Summer is fast approaching, and with it comes pool season! Swimming pools are one of the most popular amenities an HOA can offer. However, community pools are also one of the most accident-prone areas of an association, no matter how careful the board is to protect residents from the inherent dangers that come with such amenities.

In the event of an accident, injury, or death, a lack of insurance coverage can be devastating to your association. As a board member, you have the fiduciary duty to protect your association, so now is a great time to review your HOA’s current coverage and policies to provide your board more peace of mind.

Preparing for Pool Season

Before you open your community pool, it’s important to take the necessary steps to ensure that the facilities are actually ready for safe use. Your board can do this by:

  • Conducting a thorough inspection of the entire pool and surrounding areas. When it comes to the pool, be sure that no damage occurred over the winter months or any time the facilities were not in use. Check skimmers, drain covers, jets, coverings, steps, and special features (such as slides, waterfalls, etc.).
  • Test chemistry. Regularly treat the water and test chemical levels for safety.
  • Review pool rules. The board should review the pool rules and ensure that proper signage is posted in and around the pool at all times. Rules should be specific and meant to reduce litigious behavior from any individual using the amenity (this includes homeowners and their guests). Also, be sure that none of the rules could be viewed as discriminatory!
  • Verify compliance. Because regulations may change between pool seasons, the board must review all health and safety statutory regulations to ensure that the association is in compliance with government regulations.
  • Avoiding insurance coverage gaps. A lack or gap in coverage can be financially devastating to the association, and because HOAs with pools and water features face increased risks, it’s vital that the board consult with an agent or broker specializing in community association liabilities.

Obtaining Proper Coverage

A licensed broker or agent can advise you of all areas that need coverage. Most agents or brokers will make a site visit to personally assess the association’s amenities and make recommendations for coverage based on the actual features of the property, such as diving boards, waterslides, or other special features. They’ll also make note of fencing, signage, and other safety features around the pool area.

When conducting a site visit, your agent or broker will make note of the state, or condition, of the amenities and observe whether the pool is clean and properly maintained. This may include water testing and/or chemical testing. Because improper maintenance can invalidate insurance policies, this is a vital step in ensuring that your HOA remains covered.
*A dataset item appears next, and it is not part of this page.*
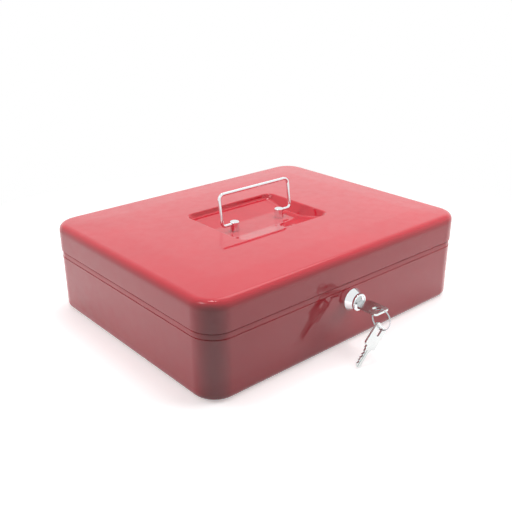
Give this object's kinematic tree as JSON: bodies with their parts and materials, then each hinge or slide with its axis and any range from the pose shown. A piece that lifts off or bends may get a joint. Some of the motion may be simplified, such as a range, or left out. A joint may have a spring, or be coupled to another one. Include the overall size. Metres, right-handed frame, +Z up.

What Type of Coverage Do We Need?

In most circumstances, the association’s pool(s) are covered under the general liability policy or general property policy. The property policy will cover damage to the pool itself while a liability policy will cover incidents that happen in and around the pool area.

 It’s often wise to add an umbrella policy to cover the increased risk associated with pools and/or any other water-related areas, such as splash pads. Our article on How Diving Boards and Water Slides Affect Insurance will help answer any questions about the increased risk that water features pose for an HOA.

An Aside: Lifeguards

It is often believed that hiring a lifeguard will automatically reduce risk and improve safety in the community. After all, they are there to prevent the hazard of drowning! However, there are downsides to hiring lifeguards. Let’s take a look at them:

  1. Professional and properly trained and certified lifeguards are expensive and difficult to obtain.
  2. Swimmers tend to believe that a lifeguard will save them if the need arises, so they may take more risks while in the water or be less cautious or conscientious around the pool facilities.
  3. Less experienced or improperly trained lifeguards can actually be a detriment to the association if they fail to do the job they were hired to do.

When it comes to lifeguards, it would be wise to consult your association’s legal counsel regarding the potential risks related to hiring or foregoing their services. Because residents may take legal action against the HOA in the event of an incident occurrence, it’s important to have sufficient insurance coverage. Never assume that just because your HOA utilizes the services of a lifeguard that you are immune to certain risks!


It’s no secret that pools are valued amenities in most HOAs, but they can also present significant risk to the community. That’s why it’s imperative that your association have the right insurance coverage in place at all times.

We hope you found these tips helpful as you prepare for an enjoyable and safe pool season!